Although tenants of one development, the Sotomayor Houses in the Bronx, experienced 34 unplanned hot water outages and 20 unplanned heat outages this winter, which took an average of 18.5 hours to address, they were the exception. Systemwide, it took NYCHA an average of eight hours to remedy heat failures.
The OT for heating-related staff rose only slightly, from the $3.73 million spent during the 2017-2018 heat season to $3.79 million this heat season. But the use of private companies to help manage boiler plants greatly expanded, rising from $1.23 million in 2017 to $4.8 million in 2018, with another $16 million budgeted for this year.
“NYCHA has implemented multiple strategies to respond to residents’ needs 24 hours a day,” said Giardina, the agency spokesperson.
A Drop in Workforce
Last July, a Citizens Budget Commission report noted that the number of some trade workers has diminished in recent years. That forces management to rely “on a small number of higher paid workers, often with high rates of overtime, to clear work orders in a timely fashion.”
Campion of the Citizens Budget Commission notes that NYCHA recently has tried to expand worker hours for maintenance and trade staff through labor negotiations.

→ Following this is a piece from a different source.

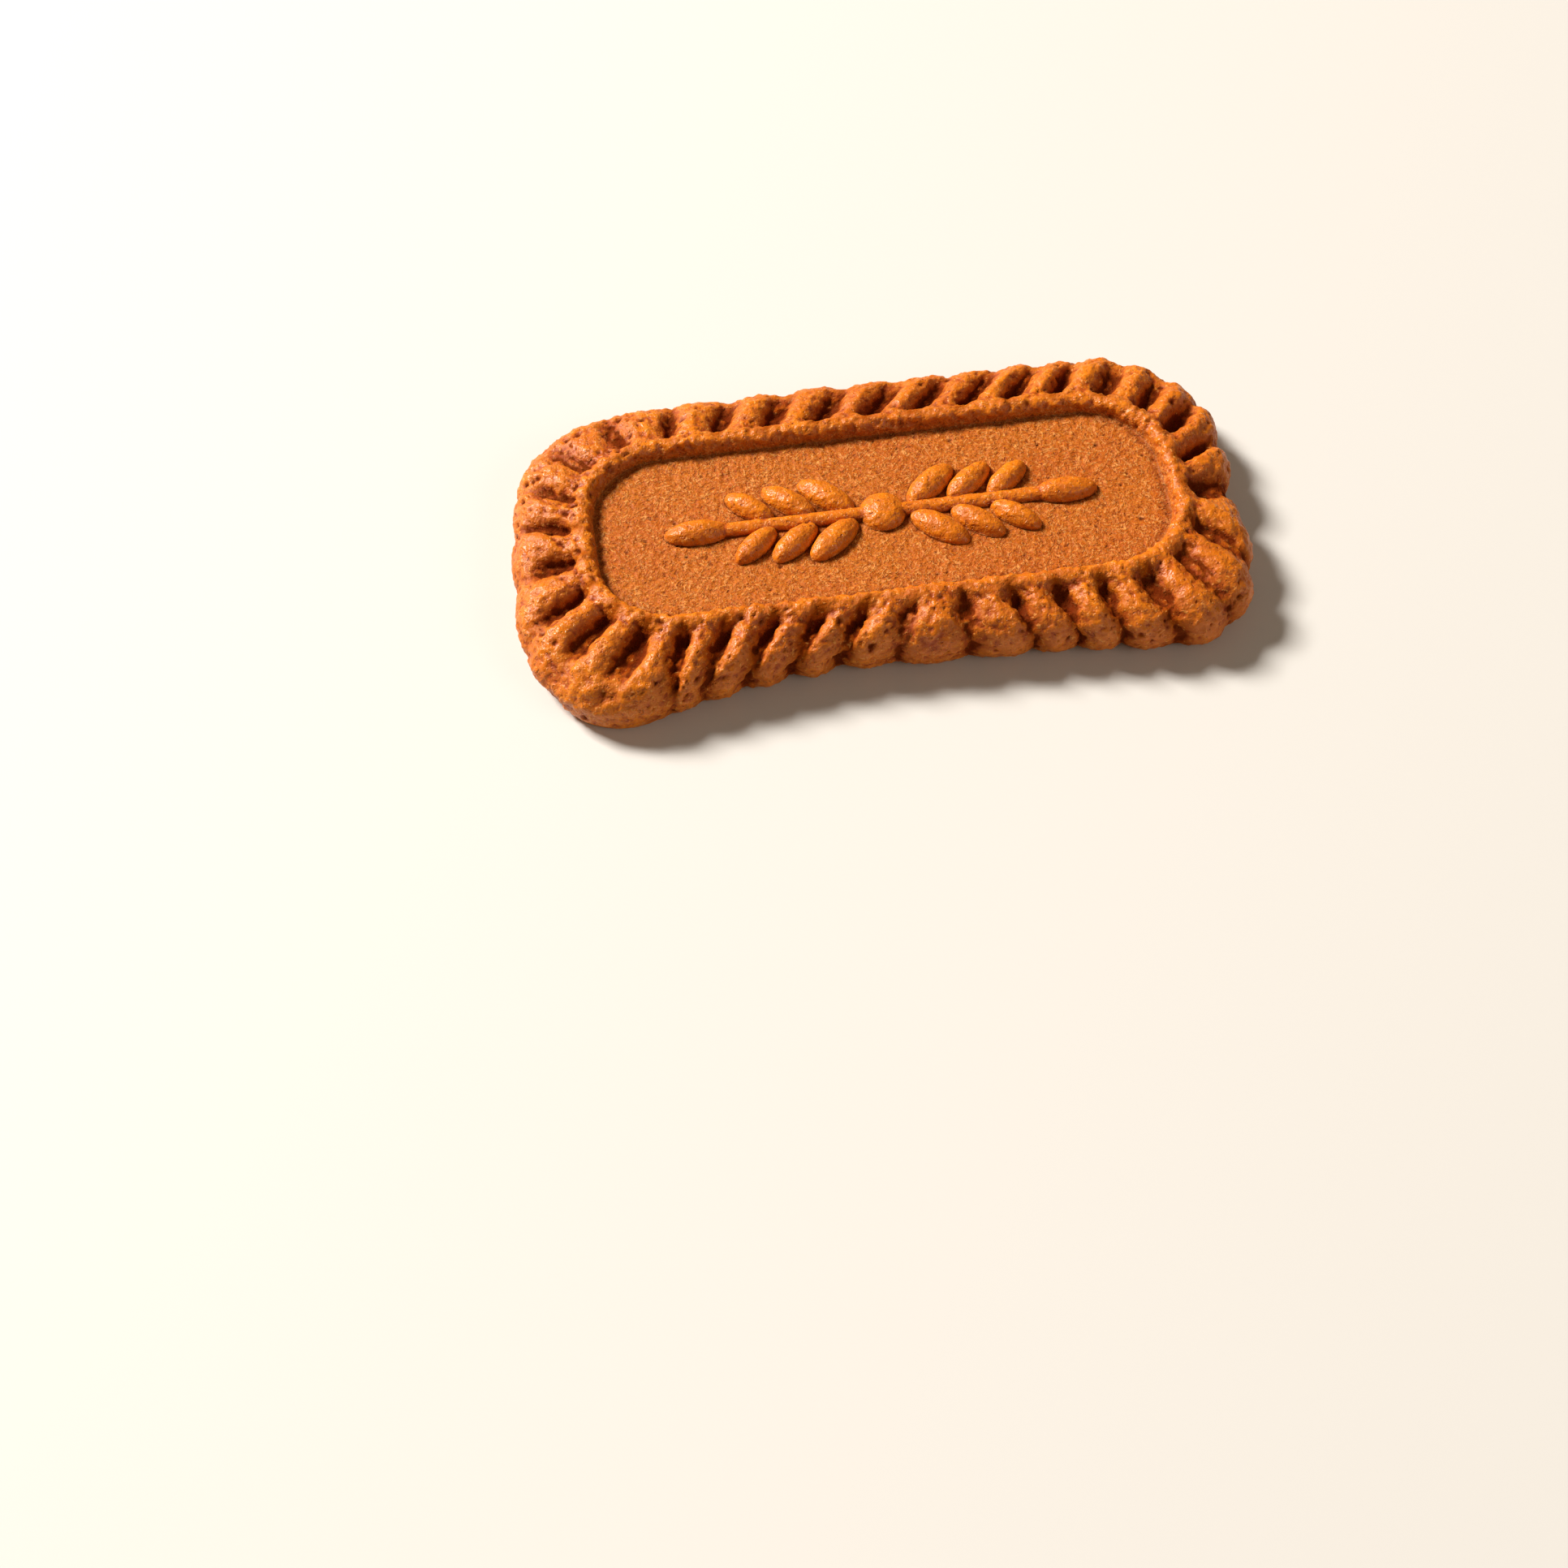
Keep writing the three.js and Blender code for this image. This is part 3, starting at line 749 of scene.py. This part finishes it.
def build_biscuit():
    mesh, tablet_grooves = tablet_mesh()
    tablet_points = coordinates(mesh)
    biscuit = bpy.data.objects.new("biscuit_crumb", mesh)
    bpy.context.scene.collection.objects.link(biscuit)
    join_relief(biscuit)
    bake_surface(biscuit.data, tablet_points, tablet_grooves)
    biscuit.data.materials.clear()
    biscuit.data.materials.append(dough_material())
    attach(biscuit, "root")
    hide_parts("biscuit")


def build_floor():
    material = bpy.data.materials.new("pale_floor")
    material.use_nodes = True
    shader = material.node_tree.nodes["Principled BSDF"]
    shader.inputs["Base Color"].default_value = FLOOR_COLOUR
    shader.inputs["Roughness"].default_value = FLOOR_ROUGHNESS
    shape = bmesh.new()
    bmesh.ops.create_grid(shape, x_segments=1, y_segments=1, size=FLOOR_REACH)
    floor = to_object(shape, "floor")
    floor.data.materials.append(material)
    bpy.context.scene.collection.objects.link(floor)


def add_area_light(name, place, size, power, colour):
    """A square light that faces the biscuit."""
    light = bpy.data.lights.new(name, "AREA")
    light.size = size
    light.energy = power
    light.color = colour
    lamp = bpy.data.objects.new(name, light)
    lamp.location = place
    lamp.rotation_euler = (-Vector(place)).to_track_quat("-Z", "Y").to_euler()
    bpy.context.scene.collection.objects.link(lamp)


def light_the_scene():
    world = bpy.data.worlds.new("studio")
    world.use_nodes = True
    background = world.node_tree.nodes["Background"]
    background.inputs["Color"].default_value = WORLD_COLOUR
    background.inputs["Strength"].default_value = WORLD_STRENGTH
    bpy.context.scene.world = world
    add_area_light("key", **KEY_LIGHT)
    add_area_light("fill", **FILL_LIGHT)
    bpy.context.scene.view_settings.view_transform = "Standard"


def place_camera():
    right = Vector((math.cos(AZIMUTH), math.sin(AZIMUTH), 0))
    level = math.cos(ELEVATION)
    back = Vector((math.sin(AZIMUTH) * level, -math.cos(AZIMUTH) * level, math.sin(ELEVATION)))
    up = back.cross(right)
    aim = Vector((0, 0, PANEL_HEIGHT))
    stand = aim - right * OBJECT_RIGHT - up * OBJECT_UP + back * CAMERA_BACK
    facing = Matrix((right, up, back)).transposed().to_4x4()
    camera = bpy.data.objects.new("camera", bpy.data.cameras.new("camera"))
    camera.data.lens = LENS_MM
    camera.data.sensor_width = SENSOR_MM
    camera.data.clip_start = 0.01
    camera.matrix_world = Matrix.Translation(stand * MM) @ facing
    bpy.context.scene.collection.objects.link(camera)
    bpy.context.scene.camera = camera


place_camera()
light_the_scene()
build_floor()
build_biscuit()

The goal: to go beyond the traditional 8 a.m. to 4:30 p.m. weekday-only schedule by creating split shifts and adding hours in the early morning and evening, as well as on weekends.
The results have been mixed: 1,200 caretakers represented by Teamsters Local 237 who do light repairs embraced the expanded hours deal last year. But on Wednesday, 1,000 maintenance workers who do more complex repairs shot it down.
“They’re trying to do this, but they haven’t been able to do the same thing with the skilled trades,” Campion said. “Particularly the plumbers. They are working between on average 600 to 800 hours of OT a year and those numbers are going higher for supervisors. I don’t know how people are getting assigned to those shifts.”
NYCHA spokesperson Giardina said the authority is now “exploring” expanded hours for trades employees, including plumbers.